For the government to convert the $8.9bn of grants that have been extended to Intel under the Chips Act into equity is not the craziest idea. Indeed, the move was originally backed by a broad coalition of US politicians, including leftwing Senator Bernie Sanders, when the Biden Administration first adopted the Chips Act in 2022. The Trump administration has said that the shareholding in Intel will be non-voting.
However, the Trump administration’s entire modus operandi is to treat the private sector as the plaything of the US government’s executive branch. It was not long ago that Trump was demanding that Intel’s chief executive Lip-Bu Tan be fired for his previous business dealings with the Chinese. He has also previously described the Chips Act as a “horrible, horrible thing.”

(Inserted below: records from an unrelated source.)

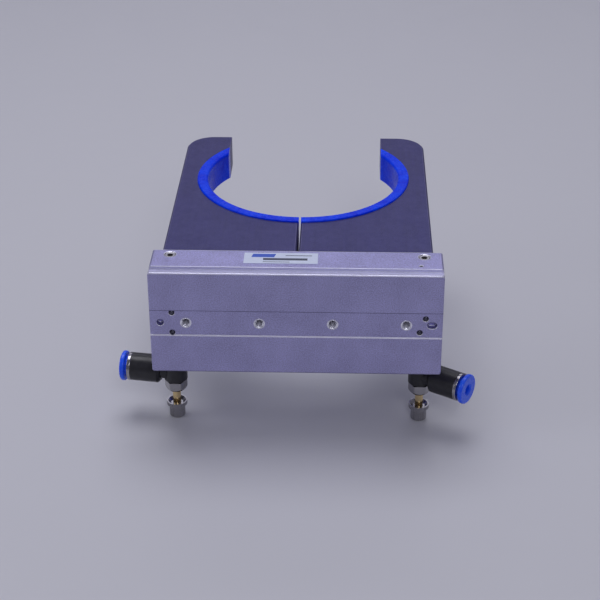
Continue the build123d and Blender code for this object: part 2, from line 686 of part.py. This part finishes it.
def elbow_body():
    """The moulded elbow: an upright boss that turns on the stem, and a barrel along +X."""
    top = FACE_Z - GASKET_THICKNESS - STEM_FLANGE - 0.3
    bottom = FACE_Z - STEM_HEX_TOP + 0.3
    shell = rod_z(BOSS_R, bottom, top)
    shell = chamfer(shell.edges().filter_by(GeomType.CIRCLE), 0.5)
    barrel = rod_x(BARREL_R, BARREL_START, BARREL_END, 0, BARREL_Z)
    barrel = chamfer(barrel.faces().sort_by(Axis.X)[0].edges(), 1.2)
    shell = shell + barrel + rod_x(NECK_R, 0, BARREL_START + 1.1, 0, BARREL_Z)
    shell = shell - rod_z(STEM_CORE_R + 0.05, bottom, top)
    relief_top = NEEDLE_SEAT_Z + 0.8 + CROSS_DRILL_R
    shell = shell - rod_z(STEM_CORE_R + CROSS_RELIEF, BARREL_Z - 1.0, relief_top)
    shell = shell - rod_x(1.2, 2.0, TUBE_STOP, 0, BARREL_Z)
    shell = shell - rod_x(TUBE_R, TUBE_STOP, SEAL_SEAT, 0, BARREL_Z)
    shell = shell - rod_x(3.6, SEAL_SEAT, SOCKET_START, 0, BARREL_Z)
    return shell - rod_x(SOCKET_R, SOCKET_START, BARREL_END, 0, BARREL_Z)


def elbow_ring():
    """The plated ring on the end of the barrel."""
    ring = rod_x(RING_R, BARREL_END, RING_END, 0, BARREL_Z)
    ring = fillet(ring.edges().filter_by(GeomType.CIRCLE), 0.35)
    return ring - rod_x(SOCKET_R + 0.25, BARREL_END, RING_END, 0, BARREL_Z)


def tube_seal():
    """The rubber ring that seals on the tube."""
    x0 = SEAL_SEAT + 0.1
    x1 = SOCKET_START - 0.1
    return annulus_x(3.55, TUBE_R + 0.05, x0, x1, 0, BARREL_Z)


def tube_chuck():
    """The springy metal ring that grips the tube, slotted into claws."""
    length = 2.4
    chuck = Cone(SOCKET_R, SOCKET_R - 1.3, length) - Cone(SOCKET_R - 0.5, SOCKET_R - 1.8, length)
    for k in range(3):
        slot = Pos(0, 0, 0.6) * Rot(0, 0, 60 * k) * Box(2 * SOCKET_R + 2, 0.5, length)
        chuck = chuck - slot
    return Pos(CHUCK_X, 0, BARREL_Z) * Rot(0, -90, 0) * chuck


def release_collar():
    """The collar that is pushed in to release the tube."""
    flange_x = COLLAR_END - COLLAR_FLANGE
    flange = rod_x(COLLAR_R, flange_x, COLLAR_END, 0, BARREL_Z)
    flange = fillet(flange.edges().filter_by(GeomType.CIRCLE), 0.7)
    collar = flange + rod_x(SOCKET_R - 0.05, COLLAR_NECK_START, flange_x + 0.5, 0, BARREL_Z)
    collar = collar - rod_x(TUBE_R, COLLAR_NECK_START, COLLAR_END, 0, BARREL_Z)
    lead_in = Pos(COLLAR_END - 0.35, 0, BARREL_Z) * Rot(0, 90, 0) * Cone(TUBE_R, TUBE_R + 0.7, 0.7)
    return collar - lead_in


def needle():
    """The brass needle that throttles the flow."""
    top = NEEDLE_SEAT_Z - NEEDLE_TRAVEL - 0.3
    shaft = rod_z(NEEDLE_R, FACE_Z - KNOB_BOTTOM + 1.6, top - 1.2)
    tip = Pos(0, 0, top - 0.6) * Cone(NEEDLE_R, 0.8, 1.2)
    groove = rod_z(NEEDLE_R + 1, top - 3.2, top - 2.2) - rod_z(1.2, top - 3.2, top - 2.2)
    return shaft + tip - groove


def needle_seal():
    """The needle's O-ring."""
    top = NEEDLE_SEAT_Z - NEEDLE_TRAVEL - 0.3
    return Pos(0, 0, top - 2.7) * Torus(1.51, 0.29)


def lock_ring():
    """The knurled ring that locks the needle, dished on its upper face."""
    top = FACE_Z - LOCK_RING_TOP
    ring = Pos(0, 0, top - LOCK_RING_HEIGHT) * knurled(LOCK_RING_R, LOCK_RING_HEIGHT, 36, 0.2)
    dish = Pos(0, 0, top - LOCK_RING_DISH / 2) * Cone(2.7, LOCK_RING_R - 0.6, LOCK_RING_DISH)
    return ring - dish - rod_z(NEEDLE_BORE_R, top - LOCK_RING_HEIGHT, top)


def knob():
    """The knurled grip at the end of the needle."""
    top = FACE_Z - LOCK_RING_TOP - LOCK_RING_HEIGHT - KNOB_GAP
    bottom = FACE_Z - KNOB_BOTTOM
    height = top - bottom
    grip = Pos(0, 0, bottom) * knurled(KNOB_R, height, 28, 0.2)
    taper = Cone(KNOB_R - 0.5, KNOB_R + 0.1, 0.6, align=(Align.CENTER, Align.CENTER, Align.MIN))
    taper = Pos(0, 0, bottom) * (taper + rod_z(KNOB_R + 0.1, 0.6, height))
    return (grip & taper) - rod_z(NEEDLE_BORE_R, bottom + 1.2, top)


def at_port(shape, side, angle):
    """A fitting piece moved to its port and turned about the port's axis."""
    return Pos(side * PORT_X, PORT_Y, 0) * Rot(0, 0, angle) * shape


# ---------------------------------------------------------------- the assembly

def assembly():
    """Every named piece and its solids."""
    nodes = {
        "housing": housing(),
        "passage_balls": passage_balls(),
        "end_caps": for_each_bore_end(end_cap),
        "cap_seals": for_each_bore_end(cap_seal),
        "cap_clips": for_each_bore_end(cap_clip),
        "end_bumpers": for_each_bore_end(bumper),
        "port_plugs": port_plugs(),
        "port_gaskets": port_gaskets(),
        "label_plate": label_plate(),
        "guide_rail": guide_rail(),
        "rail_screws": rail_screws(),
        "pinion_pin": pinion_pin(),
        "pinion_gear": pinion(),
        "pinion_bush": pinion_bush(),
    }
    angles = {"left": LEFT_ELBOW_ANGLE, "right": RIGHT_ELBOW_ANGLE}
    for name, side in SIDES.items():
        nodes[name + "_finger"] = finger(side)
        nodes[name + "_joint_pin"] = joint_pin(side)
        nodes[name + "_ball_stops"] = ball_stops(side)
        nodes[name + "_guide_balls"] = guide_balls(side)
        nodes[name + "_piston"] = piston(side)
        nodes[name + "_piston_seals"] = piston_seals(side)
        nodes[name + "_piston_magnet"] = piston_magnet(side)
        nodes[name + "_jaw"] = jaw(side)
        nodes[name + "_jaw_liner"] = jaw_liner(side)
        nodes[name + "_jaw_screws"] = jaw_screws(side)
        nodes[name + "_jaw_dowels"] = jaw_dowels(side)
        fitting = {
            "_fitting_stem": fitting_stem,
            "_elbow_body": elbow_body,
            "_elbow_ring": elbow_ring,
            "_tube_seal": tube_seal,
            "_tube_chuck": tube_chuck,
            "_release_collar": release_collar,
            "_needle": needle,
            "_needle_seal": needle_seal,
            "_lock_ring": lock_ring,
            "_knob": knob,
        }
        turning = ("_elbow_body", "_elbow_ring", "_tube_seal", "_tube_chuck", "_release_collar")
        for suffix, make in fitting.items():
            angle = angles[name] if suffix in turning else 0.0
            nodes[name + suffix] = at_port(make(), side, angle)
    return nodes


def export_all():
    """Writes one STEP file per node."""
    os.makedirs("parts", exist_ok=True)
    for name, shape in assembly().items():
        if isinstance(shape, list):
            shape = Compound(children=[Part(solid.wrapped) for solid in shape])
        export_step(shape, "parts/" + name + ".step")


export_all()
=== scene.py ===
import json
import math
import bpy
from mathutils import Matrix, Vector


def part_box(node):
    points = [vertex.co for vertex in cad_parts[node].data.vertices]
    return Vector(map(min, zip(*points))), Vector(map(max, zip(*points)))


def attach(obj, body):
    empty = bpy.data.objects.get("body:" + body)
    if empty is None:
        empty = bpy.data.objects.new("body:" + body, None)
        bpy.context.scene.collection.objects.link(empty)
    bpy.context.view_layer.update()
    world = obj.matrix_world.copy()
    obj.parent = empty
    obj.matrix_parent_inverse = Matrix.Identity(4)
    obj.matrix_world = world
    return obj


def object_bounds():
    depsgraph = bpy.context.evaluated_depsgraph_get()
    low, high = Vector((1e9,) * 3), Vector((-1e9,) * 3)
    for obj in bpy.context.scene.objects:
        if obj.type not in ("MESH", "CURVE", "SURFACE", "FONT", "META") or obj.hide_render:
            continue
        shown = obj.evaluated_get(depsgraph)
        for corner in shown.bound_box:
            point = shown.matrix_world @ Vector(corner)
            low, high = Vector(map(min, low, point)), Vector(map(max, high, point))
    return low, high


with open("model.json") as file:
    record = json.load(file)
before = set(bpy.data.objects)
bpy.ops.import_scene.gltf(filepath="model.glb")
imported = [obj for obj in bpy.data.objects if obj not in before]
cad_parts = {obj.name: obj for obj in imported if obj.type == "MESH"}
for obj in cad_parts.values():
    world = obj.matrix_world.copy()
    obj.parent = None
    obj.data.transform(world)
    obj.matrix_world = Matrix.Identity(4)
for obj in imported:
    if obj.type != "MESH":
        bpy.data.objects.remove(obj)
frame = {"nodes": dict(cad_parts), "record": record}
cad_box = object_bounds()
nodes = frame["nodes"]
MM = 0.001

# places on the housing, in millimetres
MOUNT_HOLE_X = (15.6, 46.9)
MOUNT_HOLE_MOUTH_R = 2.43
MOUNT_HOLE_END_Y = 7.0
PORT_X, PORT_Y, PORT_MOUTH_R = 54.3, 17.4, 2.68
PORT_FACE_Z = 12.0
GROOVE_Y = (1.2, 6.4)
GROOVE_MIN_Z = 20.0


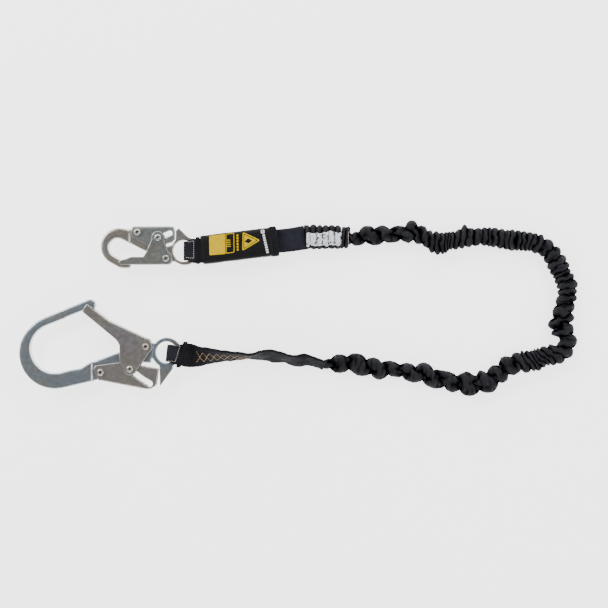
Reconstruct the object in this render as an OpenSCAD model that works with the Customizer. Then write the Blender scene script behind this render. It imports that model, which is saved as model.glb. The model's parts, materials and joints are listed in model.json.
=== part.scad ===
/* Shock absorbing lanyard, millimetres, lying flat with +Z up.
   Origin: centre of the harness snap hook's bowl, at mid-thickness.
   +X runs from the hook along the pack, +Y is to the left of it. */

/* [Harness snap hook] */
// Radius of the snap hook's bowl
snap_bowl_r = 12.5; // [11:0.5:12.5]
// Radius of the eye that takes the webbing
eye_r = 15; // [14.5:0.5:15.5]
// Angle through which the snap gate opens
snap_gate_deg = 30; // [20:1:30]
// Angle through which the snap lock lever is squeezed
snap_lever_deg = 6; // [5:0.5:7]

/* [Anchor rebar hook] */
// Radius of the rebar hook's bowl
rebar_bowl_r = 34; // [32:0.5:35]
// Angle through which the rebar gate opens
rebar_gate_deg = 42; // [30:1:44]
// Angle through which the rebar lock lever is squeezed
rebar_lever_deg = 10.5; // [8:0.5:11]

/* [Hook stack, through the thickness] */
// Thickness of the forged bowls
bowl_t = 15.5; // [13:0.5:15.5]
// Thickness of the forged bars that carry the rivets
bar_t = 11; // [10:0.5:11]
// Thickness of the forged eyes
eye_t = 9; // [7:0.5:9]
// Thickness of the gate and lever side plates
plate_t = 2; // [1.5:0.1:2]
// Free gap between neighbouring plates
plate_gap = 0.3; // [0.2:0.05:0.4]
// Shaft radius of the pivot rivets
pivot_r = 3; // [2.5:0.1:3]
// Shaft radius of the interlock rivets
lock_pin_r = 2.5; // [2:0.1:2.5]
// Radius of every rivet head
head_r = 5; // [4.5:0.1:5.5]
// Height of every rivet head
head_h = 2.3; // [1.5:0.1:2.3]

/* [Webbing and loops] */
// Width of the load webbing
web_w = 33; // [30:1:35]
// Thickness of the load webbing
web_t = 2; // [1.6:0.1:2.2]
// Thickness of the wear pads and keepers
pad_t = 1; // [0.6:0.1:1]
// Half height of the free space inside each loop
loop_in_h = 9.2; // [9:0.1:9.3]

/* [Energy absorber pack] */
// Length of the pack cover
pack_l = 107; // [100:1:112]
// Width of the pack cover
pack_w = 40; // [38:1:44]
// Wall of the pack cover
cover_t = 1; // [0.8:0.1:1]
// Angle at which the pack lies to the hook
pack_tilt = 7; // [0:1:8]

/* [Elastic leg] */
// Width of the gathered sleeve
leg_w = 30; // [26:1:34]
// Height of the gathered sleeve
leg_h = 22; // [18:1:24]
// Wall of the gathered sleeve
leg_wall = 1.6; // [1.2:0.1:2]

/* [Hidden] */
$fn = 64;

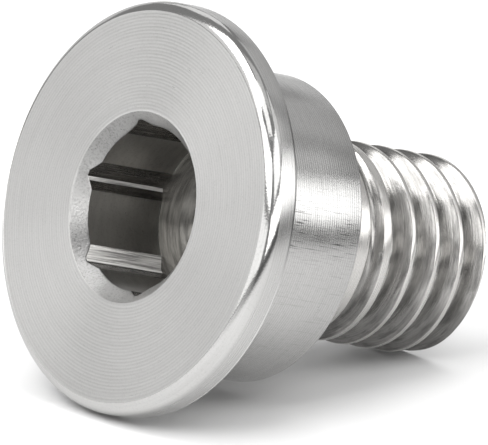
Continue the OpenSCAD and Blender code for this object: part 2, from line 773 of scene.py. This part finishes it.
@dataclass
class ThreadForm:
    """Right-hand metric thread that runs out under the shoulder."""

    outer_r: float = 3.95
    pitch: float = 1.25
    groove_at: float = 5.1625
    root_flat: float = 1.25 / 4
    depth: float = 1.25 * math.sqrt(3) / 2 * 5 / 8
    relief: float = 0.045
    crest_soft: float = 0.022
    flank_slope: float = math.sqrt(3)
    opens_at: float = 8.85
    opens_over: float = 0.69
    early_shift: float = 0.1
    early_width: float = 0.09
    chamfer_r: float = 3.78
    tip_z: float = 14.975
    offsets: tuple[float, ...] = (
        -0.5,
        -0.46,
        -0.43,
        -0.40,
        -0.34,
        -0.25,
        -0.17,
        -0.11,
        -0.06,
        0.0,
        0.06,
        0.11,
        0.17,
        0.25,
        0.34,
        0.40,
        0.43,
        0.46,
    )

    def radius(self, z: np.ndarray, angles: np.ndarray) -> np.ndarray:
        """Distance of the threaded surface from the axis.

        Args:
            z: Distances behind the face.
            angles: Angles round the axis, one for each z.

        Returns:
            The radius at each point.
        """
        start = self.groove_at + self.pitch * angles / FULL_TURN
        off = (z - start + self.pitch / 2) % self.pitch - self.pitch / 2
        share = np.clip((z - off - self.opens_at) / self.opens_over, 0.0, 1.0)
        off = np.abs(off + self.early_shift * (1 - share))
        off = np.maximum(off - self.early_width * (1 - share), 0.0)
        sharp = self.outer_r - self.depth * share - self.flank_slope * self.root_flat / 2
        soft = self.root_flat / 2 - self.relief / self.flank_slope
        groove = sharp + self.flank_slope * np.sqrt(off**2 + soft**2)
        gap = self.outer_r - groove
        crest = (self.outer_r + groove) / 2 - np.sqrt(gap**2 / 4 + self.crest_soft**2)
        cone = self.chamfer_r + (self.tip_z - z)
        return np.minimum(crest, cone)

    def rows(self, angles: np.ndarray, low: float) -> list[tuple[np.ndarray, np.ndarray]]:
        """Grid rows that follow the helix, held between the neck and the tip.

        Args:
            angles: Angles of the columns, the last a full turn after the first.
            low: Where the rows start, behind the face.

        Returns:
            For each row its distances behind the face and its radii.
        """
        first = math.floor((low - self.groove_at) / self.pitch) - 1
        last = math.ceil((self.tip_z - self.groove_at) / self.pitch) + 1
        made = []
        for number in range(first, last + 1):
            for offset in self.offsets:
                z = self.groove_at + self.pitch * (number + offset + angles / FULL_TURN)
                z = np.clip(z, low, self.tip_z)
                made.append((z, self.radius(z, angles)))
        return made


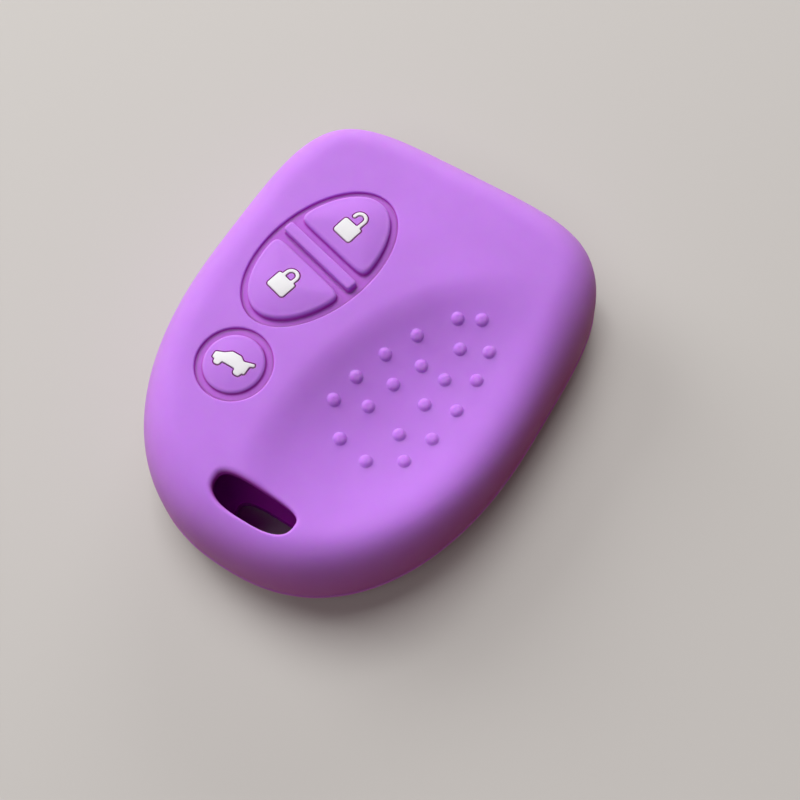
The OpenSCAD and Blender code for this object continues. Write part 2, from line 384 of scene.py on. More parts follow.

The administration has already struck a deal with Nvidia and AMD allowing them to export chips to China in return for handing over 15 per cent of related sales to the US government. It has also negotiated a “golden share” in US Steel in return for waving through its acquisition by Nippon Steel. It is not hard to imagine that Apple and Nvidia will soon come under extreme pressure to buy more Intel chips. Yet Intel’s foreign customers may become markedly more wary of dealing with a US government-related entity. The president has promised more Intel-like deals.
Trump’s arbitrary interventions in the economy are more redolent of the ways that despotic regimes, such as Russia or China, operate rather than the traditional practices of the global champion of free markets. It may well be that in some research- and capital-intensive sectors, such as semiconductors, sustained government support is indispensable. But as TSMC has shown, corporate success in such industries relies on building decades-long relationships of trust with customers and stakeholders, rather than on seeking the gratification of transactional, overnight flings.